Но, знаете, укреплению общины очень помогает уничтожение этой мерзости. Вспоминаю, как мы выносили мусор, как очищали от мерзкой зеленой краски стены, как потом их штукатурили, как полы настилали, – работа шла ведь не только в самом здании, но и в душе. На старых, уже почему-то успевших пожелтеть фотографиях (какие тогда цифровики, в начале-то девяностых!) что за глаза и лица у людей! Смотришь на снимки тех лет – волей-неволей (лучше, конечно, волей) вспоминаешь и перечитываешь послания к Фессалоникийцам о настоящей, братской любви в христианской общине. Помню, как отец Василий советовал нам учить Библию. «Вы, – говорит, – ребята, пытайтесь стихи сочинять. Вот про Второе послание к Фессалоникийцам, например: „Братия, стойте, держите Предания. Кто не работает, тот – без питания“. Так можете легко запомнить содержание глав и самих посланий».



А она была, эта любовь. Без различия сана, положения в обществе и возраста. Просто любили друг друга. Когда службы шли в насквозь промерзшем храме, у певчих пар изо рта идет; только несколько дешевых свечек, поставленных в песок на самодельном деревянном подсвечнике, храм и согревают. Честное слово, они, эти свечки и промерзшие стены, грели лучше, чем самые современные отопительные системы; бедные старые иконы рассказывали о празднике больше и доходчивее, чем золотые оклады, а скромные трапезы (картошка, консервы, соленые бабушкины огурцы и грибы) в подвале церкви насыщали получше самых богатых архиерейских обедов.

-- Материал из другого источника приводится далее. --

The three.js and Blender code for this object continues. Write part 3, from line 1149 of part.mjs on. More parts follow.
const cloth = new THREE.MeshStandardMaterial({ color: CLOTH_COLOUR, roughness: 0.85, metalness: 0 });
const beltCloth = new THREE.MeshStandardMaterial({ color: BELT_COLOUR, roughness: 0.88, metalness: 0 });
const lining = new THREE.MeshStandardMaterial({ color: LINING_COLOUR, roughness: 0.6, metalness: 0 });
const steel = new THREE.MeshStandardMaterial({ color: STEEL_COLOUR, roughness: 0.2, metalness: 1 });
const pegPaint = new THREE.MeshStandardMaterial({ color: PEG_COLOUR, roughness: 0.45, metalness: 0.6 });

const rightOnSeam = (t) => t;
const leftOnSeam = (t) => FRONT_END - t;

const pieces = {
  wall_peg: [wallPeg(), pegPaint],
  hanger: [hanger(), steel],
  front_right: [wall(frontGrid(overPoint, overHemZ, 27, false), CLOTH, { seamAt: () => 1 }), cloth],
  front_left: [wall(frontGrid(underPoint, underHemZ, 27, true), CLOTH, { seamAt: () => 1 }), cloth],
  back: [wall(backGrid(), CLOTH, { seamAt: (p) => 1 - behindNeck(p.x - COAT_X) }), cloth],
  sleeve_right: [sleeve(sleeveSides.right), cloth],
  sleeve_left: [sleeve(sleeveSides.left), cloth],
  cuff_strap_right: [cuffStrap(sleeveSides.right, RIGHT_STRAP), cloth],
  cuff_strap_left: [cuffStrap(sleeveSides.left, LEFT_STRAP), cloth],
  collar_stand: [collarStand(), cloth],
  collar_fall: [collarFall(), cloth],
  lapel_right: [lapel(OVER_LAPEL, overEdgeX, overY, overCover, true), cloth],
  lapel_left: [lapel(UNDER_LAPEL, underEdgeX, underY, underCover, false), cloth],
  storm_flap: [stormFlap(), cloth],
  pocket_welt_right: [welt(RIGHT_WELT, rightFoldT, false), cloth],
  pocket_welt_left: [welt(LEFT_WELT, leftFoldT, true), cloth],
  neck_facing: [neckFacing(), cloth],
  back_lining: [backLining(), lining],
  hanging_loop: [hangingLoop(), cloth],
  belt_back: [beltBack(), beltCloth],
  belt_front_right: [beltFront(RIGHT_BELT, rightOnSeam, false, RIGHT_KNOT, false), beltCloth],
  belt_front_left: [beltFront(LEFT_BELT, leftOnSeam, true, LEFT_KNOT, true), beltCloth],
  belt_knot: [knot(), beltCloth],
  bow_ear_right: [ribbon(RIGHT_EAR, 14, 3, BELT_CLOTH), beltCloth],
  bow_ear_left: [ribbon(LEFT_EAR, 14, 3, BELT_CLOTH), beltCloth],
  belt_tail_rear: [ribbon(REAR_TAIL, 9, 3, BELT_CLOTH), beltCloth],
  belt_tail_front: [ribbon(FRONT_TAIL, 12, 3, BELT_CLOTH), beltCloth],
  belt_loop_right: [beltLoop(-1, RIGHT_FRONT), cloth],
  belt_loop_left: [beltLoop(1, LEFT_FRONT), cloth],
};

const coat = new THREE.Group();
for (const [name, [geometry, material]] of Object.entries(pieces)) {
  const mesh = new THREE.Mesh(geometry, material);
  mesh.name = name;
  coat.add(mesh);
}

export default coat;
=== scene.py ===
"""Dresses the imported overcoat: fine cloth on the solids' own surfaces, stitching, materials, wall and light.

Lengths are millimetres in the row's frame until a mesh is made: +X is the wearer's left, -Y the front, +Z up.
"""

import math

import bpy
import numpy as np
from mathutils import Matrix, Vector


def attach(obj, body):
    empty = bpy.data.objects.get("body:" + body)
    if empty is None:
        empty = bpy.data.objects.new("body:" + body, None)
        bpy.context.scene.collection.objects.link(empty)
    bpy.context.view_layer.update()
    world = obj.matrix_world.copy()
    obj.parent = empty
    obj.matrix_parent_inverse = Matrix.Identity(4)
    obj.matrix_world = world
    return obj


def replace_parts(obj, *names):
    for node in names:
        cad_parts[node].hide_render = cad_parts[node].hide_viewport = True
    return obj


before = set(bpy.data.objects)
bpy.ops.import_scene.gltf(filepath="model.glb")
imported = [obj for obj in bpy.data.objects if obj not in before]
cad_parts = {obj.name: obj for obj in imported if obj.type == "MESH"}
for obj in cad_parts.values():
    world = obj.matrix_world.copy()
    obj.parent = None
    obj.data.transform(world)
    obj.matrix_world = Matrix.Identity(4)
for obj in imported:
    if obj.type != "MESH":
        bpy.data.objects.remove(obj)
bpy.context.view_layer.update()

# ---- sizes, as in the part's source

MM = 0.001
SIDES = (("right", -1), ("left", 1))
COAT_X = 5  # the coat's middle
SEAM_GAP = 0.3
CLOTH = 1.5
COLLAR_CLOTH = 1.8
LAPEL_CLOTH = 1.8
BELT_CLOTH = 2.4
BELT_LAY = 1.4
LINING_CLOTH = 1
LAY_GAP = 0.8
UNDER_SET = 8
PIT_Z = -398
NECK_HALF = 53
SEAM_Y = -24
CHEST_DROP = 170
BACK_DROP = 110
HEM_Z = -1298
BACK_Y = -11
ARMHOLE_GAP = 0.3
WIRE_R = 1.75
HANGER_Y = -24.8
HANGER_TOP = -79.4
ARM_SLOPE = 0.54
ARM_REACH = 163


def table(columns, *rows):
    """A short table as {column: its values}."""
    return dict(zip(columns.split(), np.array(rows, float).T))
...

Была любовь. Настоящая, христианская. Каждый был особенным, любимым, дорогим. Отец Василий эту любовь всегда подчеркивал. Кого ни назови, ни вспомни – все, даже умершие, рядом: живы, улыбаются. Будь то бабушка Зинаида, обладавшая поразительным даром разговаривать с людьми по-доброму: даже ожесточенные, озлобленные люди, от которых, казалось, ничего доброго не дождешься, поговорив с ней, успокаивались, начинали улыбаться, облегченно вздыхали. Будь то замечательный певчий Саша, который всегда и всем помогал. Будь то чудо прихода (в каждом есть, наверное?) – дядя Коля-Карлсон, почти всегда навеселе, но очень добрый. Будь то… Сколько добрых людей можно назвать!

Войдя в храм за Девой Марией, мы, наверное, смогли чуть лучше понять смысл слов праздничного тропаря: «В храме Божии ясно Дева является и Христа всем предвозвещает.» Предвозвещение Христа чувствовалось очень ясно. Вместе с тем сейчас, по прошествии вот уже двадцати двух лет, понимаешь, что как предвозвещение Христа, так и само Его явление немыслимы без работы души, без ее взросления. Да, храм, слава Богу, отстроился; да, службы идут ежедневно и не на крыльце; да, былой благословенной бедности нет. Бедность-то, конечно, есть, но благословенной ее назвать сложно. Но это, думается, та действительность, которая неизбежно следует за предвозвещением Христова явления. Которая требует от христианина кропотливого труда и ежедневного несения своего креста и тягот ближнего после первоначального восхищения евангельской новизной и свежестью.

А ностальгия по старым добрым временам случается. Бывает, смотришь на нынешнюю церковную молодежь, для которой в храм пойти – это на автобусе пару остановок проехать, пару рублей нищему дать и свечку в лавке купить – и всё, ты в церкви, – и думаешь: «У-ух, мелочь пузатая! Вам бы на морозце на крыльце постоять – помолиться как следует!» Но у молодежи есть свои пути узнавания Бога, – помоги Господь.